Another thing has changed. Reviewing. All theatre critics used to be trained journalists, columnists, learned much and wrote with knowledge and experience. Now it appears anyone can step out from the chorus and set up as a reviewer. They use extravagant adjectives and such phrases as “should be professional,” should be on Broadway” – which is all very good for someone’s ego but not true.
Having said all that – most of my closest and dearest friends I met in theatre. Many I am proud to say have gone on to work professionally. I’ve had incredible highs and lows. I’ve learned a great deal. I love show business. It’s in my blood. There’s nothing like being backstage, hearing the buzz of the crowd in the auditorium and then the thrill of the overture. “This is your five minute call.” Welcome to the theatre.
So you think you can dance, sing or act? Be a triple threat and on your way up – or you may prefer behind the scenes. Listen to the experienced company personnel. Watch. Soak it up like a sponge. Find time to run lines and dance combinations away from rehearsal. As Nancye Hayes famously tells, "you never stop learning". Pay your dues, remember it’s not where you start. Respect the experience of others, look and learn, show your enthusiasm, have commitment and above all have fun and don’t be afraid of auditions.
Born into a theatrical family, at the age of 3 Mel put on her first pair of ballet shoes and hasn’t stopped dancing. Growing up listening to musicals, (knowing the lyrics to "An English Teacher" and worshipping Chita Rivera), at the tender age of 8 – she was destined to tread the boards.
As a child she would sit in the wings and watch her dad direct and perform with some of the best in SA.
Starting as a dresser, props, follow spot, FOH with a background in dance and performance, she proved a triple threat and is the recipient of several awards – Advertiser Oscart for Best Newcomer, Best Choreography, Best Actress and for her directorial debut of Curtains last year, the coveted Adelaide Critic Circle Award.
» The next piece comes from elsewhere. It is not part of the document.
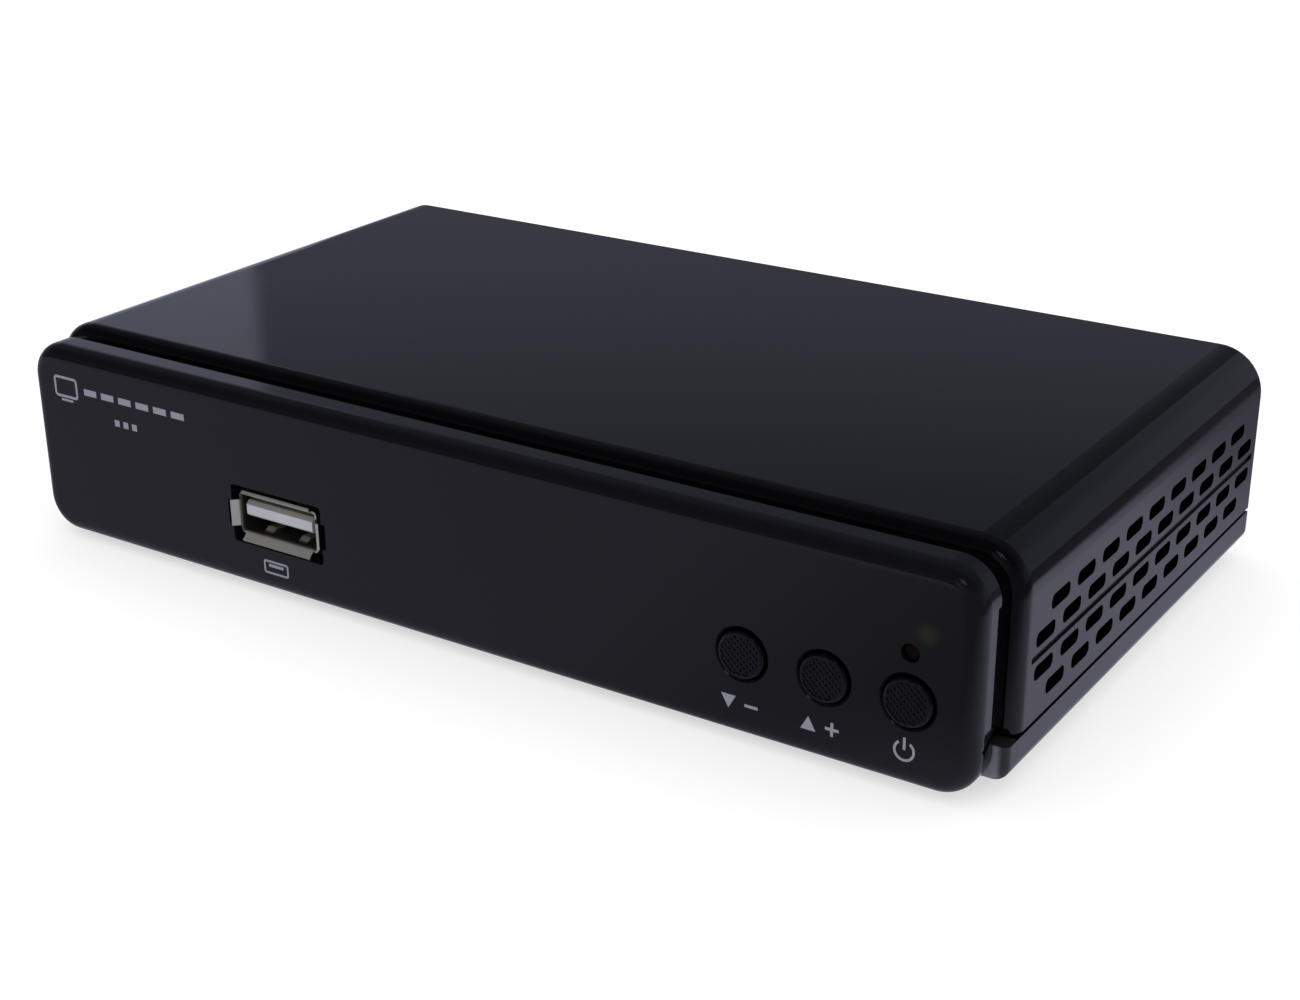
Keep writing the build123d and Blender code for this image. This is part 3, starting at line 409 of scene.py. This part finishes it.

Mel has performed in numerous shows including drama and music theatre; and featured in children’s television. She has also carved a successful career as a choreographer.
When she's not on the boards or behind the scenes, Mel can be found performing across the Adelaide metropolitan area with The Good Time Entertainers, on radio and as a volunteer at the Animal Welfare League.
Film work includes an extra on The Boys are Back with Clive Owen; Like Minds with Toni Collette and choreography for Vicki Sugars Award winning short film Moustache.